Entendons nous : Bone Tomahawk, est un film long et chiant, sans être contemplatif, ni même vraiment beau. Au fur et à mesure de l'ennui qui s'installe, passé 5 premières minutes introductives ultra-violentes, l'esprit s'égare, et en vient à porter de l'intérêt à autres choses que l'intrigue principale. C'est sur ces "autres choses", ce qui pourrait paraître des détails, que l'on décèle tout l'intérêt d'une oeuvre pas si stupide mais qui fait, pour certains du moins, le mauvais choix de l'opacité et de l'élitisme.
Pour faire court, le film est découpé en trois parties fortement inégales, de part leur durée, leur intérêt, et leurs choix artistiques. La première, véritable introduction, est un récital gore, une très bonne mise en bouche qui en annonce gros pour la suite, mais ne semble pas se rattacher au récit. On y présente de façon détournée et fugace les cannibales. Les amateurs de films d'horreurs reconnaîtrons les clins d'oeil massifs compris dans ce court passage. La seconde partie, la plus absurde, assurément, calme beaucoup trop le jeu en faisant le pari d'un ventre mou qui se détourne de l'horreur, bien qu'on y retrouve, à contre courant, les meilleures idées de l'ouvrage. Beaucoup trop longue, elle mérite cependant des coupes évidentes. La troisième partie, qui consiste en la rencontre effective avec les cannibales, est l'une des plus gores que j'ai pu voir au cinéma. Pire que çà, elle est vicieuse, détruisant en corps et esprit, tout ce qui avait été longuement et patiemment créé.
Le parti prix de l'oeuvre était ce mélange des genres crépusculaire, à l'image de ce qu'on avait pu voir, avec beaucoup de réussite chez le Vorace d'Antonia Bird. Mélanger l'âpreté du western avec le dégoût du film d'horreur cannibale était une très bonne idée, dont il ressort une ambiance extraordinairement noire. On sent ici, à mille lieues d'un Tarantino (la comparaison est facile), ou d'une trame encore plus classique, qu'il n'y a ici aucun espoir pour l'humanité ou nos personnages. L'antagonisme n'est pas un homme ou un peuple indien bizarre, mais la véritable noirceur de la violence animale brin captée par le réalisateur. Çà fait froid dans le dos.

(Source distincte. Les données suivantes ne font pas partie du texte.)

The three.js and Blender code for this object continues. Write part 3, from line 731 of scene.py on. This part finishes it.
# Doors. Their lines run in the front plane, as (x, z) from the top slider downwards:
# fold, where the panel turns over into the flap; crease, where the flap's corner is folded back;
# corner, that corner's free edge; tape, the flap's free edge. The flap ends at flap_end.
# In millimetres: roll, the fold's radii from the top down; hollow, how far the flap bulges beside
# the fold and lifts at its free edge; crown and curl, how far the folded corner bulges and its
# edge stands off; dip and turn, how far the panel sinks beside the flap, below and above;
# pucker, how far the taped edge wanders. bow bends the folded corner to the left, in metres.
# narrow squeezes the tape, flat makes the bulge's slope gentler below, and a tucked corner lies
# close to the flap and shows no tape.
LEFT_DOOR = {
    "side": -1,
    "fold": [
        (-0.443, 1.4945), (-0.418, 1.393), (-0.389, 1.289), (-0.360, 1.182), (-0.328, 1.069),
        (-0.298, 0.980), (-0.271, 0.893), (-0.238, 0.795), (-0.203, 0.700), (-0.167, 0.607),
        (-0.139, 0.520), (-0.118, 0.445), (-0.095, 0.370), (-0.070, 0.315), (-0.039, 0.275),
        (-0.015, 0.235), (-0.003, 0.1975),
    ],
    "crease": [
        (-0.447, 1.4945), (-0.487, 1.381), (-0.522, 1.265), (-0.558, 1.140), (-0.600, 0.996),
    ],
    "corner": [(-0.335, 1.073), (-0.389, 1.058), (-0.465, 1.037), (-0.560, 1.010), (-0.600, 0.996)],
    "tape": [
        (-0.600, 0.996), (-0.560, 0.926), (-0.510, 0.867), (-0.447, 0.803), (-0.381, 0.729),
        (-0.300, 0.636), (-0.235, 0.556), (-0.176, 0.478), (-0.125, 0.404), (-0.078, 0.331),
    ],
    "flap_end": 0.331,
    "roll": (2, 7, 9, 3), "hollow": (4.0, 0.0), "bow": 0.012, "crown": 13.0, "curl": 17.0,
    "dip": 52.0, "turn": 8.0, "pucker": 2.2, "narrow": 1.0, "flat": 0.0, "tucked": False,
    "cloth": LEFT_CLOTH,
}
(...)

Le choix de prendre 4 personnages classiques du western (la fine gâchette, le vieux, le shérif et l'amoureux transi) est également une bonne idée, qui simplifie la trame. On les sent aussi démunis qu'unifiés par cet environnement sauvage et sans pitié. On s'éloigne du western classique qui pouvait montrer le pire de l'homme (généralement un pistolero assassin, violeur en bonus), ici c'est la nature même du western qui est sans pitié : des bandits qui attaquent la nuit, des bêtes, un soleil de plomb, les blessures qui s'infectent, le sang qui coule, et cette absence totale de bruit. On cherche pendant de longues minutes ce qu'il manque, ce qui dérange, et puis tout d'un coup, çà nous frappe : pas un son, hormis ceux produits par l'homme. Pas une musique, rien qui dépasse, et ce sentiment croissant de vide. Paradoxalement, on se sent acculé, parce qu'on comprend qu'au delà du cercle de ces 4 personnages, il n'y a rien.
Malgré de grosses incohérences et des facilités scénaristiques aisément pardonnables, Bone Tomahawk est un petit bijoux dans le paysage si aseptisé du film d'horreur moderne. Habilement rétro, magnifiquement réalisé, il brille de maîtrise, et ne cède jamais aux sirènes du voyeurisme : pas de choc pour le choc, de gore inutile, j'ai finalement beaucoup apprécié.